By contrast, the Trump DOJ charged just five people with FACE Act violations over four years.

While the law is supposed to protect anti-abortion pregnancy centers as well, the Biden DOJ has seldom used it to do so despite dozens of attacks on pregnancy centers by activists since 2022, when the Supreme Court overturned Roe v. Wade. Federal law enforcement has failed to make arrests in cases as extreme as the firebombing of pregnancy centers, while prosecutors have secured FACE Act convictions against anti-abortion activists for peaceful protests that involved praying outside abortion clinics. 

The Biden DOJ has also invested substantial resources into prosecuting more than 1,200 people for their participation in the Jan. 6, 2021, riot at the Capitol. Democratic prosecutors, such as Manhattan District Attorney Alvin Bragg, and federal prosecutors have, by contrast, dropped charges against anti-Israel protesters who destroyed property in New York City and Washington, D.C., respectively. 

And progressive prosecutors in several cities notably did not pursue serious charges against most of the rioters accused of looting and destroying buildings during the riots that occurred after George Floyd’s death in 2020. 

“My own sense is that Republicans are divided about whether or not the right thing to do is to look really hard at what Democrats have done and what the DOJ has done and what local prosecutors have done, and go after them for malfeasance and for political prejudice and all the rest,” Lipson said. 

“It would be very divisive if Trump were to use the DOJ to go after what were perceived to be his political enemies,” he added. “On the other hand, I talk with a  lot of Republicans who say, ‘Look, this is just never going to stop unless they pay a price.’”

Ballot battles

Harris has focused less on the perceived threat to democracy posed by Trump than Biden did before he dropped his reelection bid, but the message continues to play a central role in Democratic campaigns overall in 2024.

Democrats regularly accuse Trump and Republicans of seeking to undermine confidence in elections ahead of November.

But Democratic groups are simultaneously fighting to install or preserve rules that allow for ambiguity in election administration.

For example, the Biden-Harris administration has fought against a Republican push to require Arizona residents to provide proof of their citizenship in order to register to vote. In Michigan, the Democratic National Committee filed briefs earlier this year urging a judge to reject a GOP challenge accusing multiple Michigan counties of having more registered voters on their rolls than people over 18 in their populations.

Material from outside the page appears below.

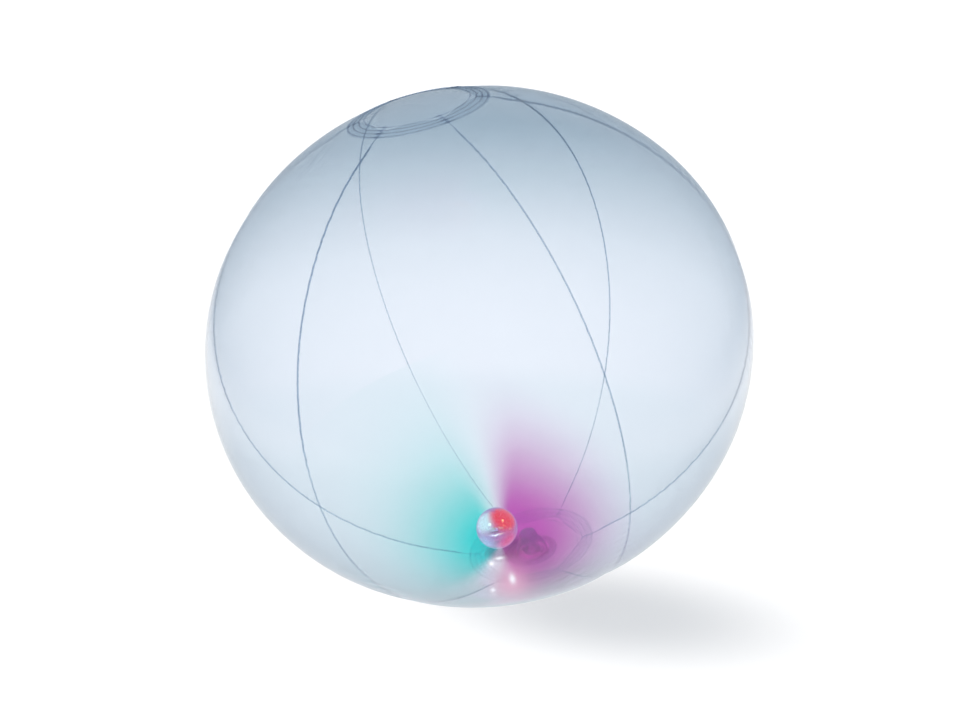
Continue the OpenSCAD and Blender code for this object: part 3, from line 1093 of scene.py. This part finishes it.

And in Pennsylvania, Democrat-aligned groups celebrated a judge’s recent ruling that election workers must count mail-in ballots without a date written on them.

CLICK HERE TO READ MORE FROM THE WASHINGTON EXAMINER

The fights over voting rules have muddied the waters around which party is really encouraging lawlessness in elections.

While protecting democracy has mostly been a Democratic talking point since Trump unsuccessfully challenged the 2020 results, Republicans are increasingly adopting the matter as their own. GOP lawmakers are considering attaching a measure to a must-pass spending bill this month to create a national proof-of-citizenship requirement for voter registration.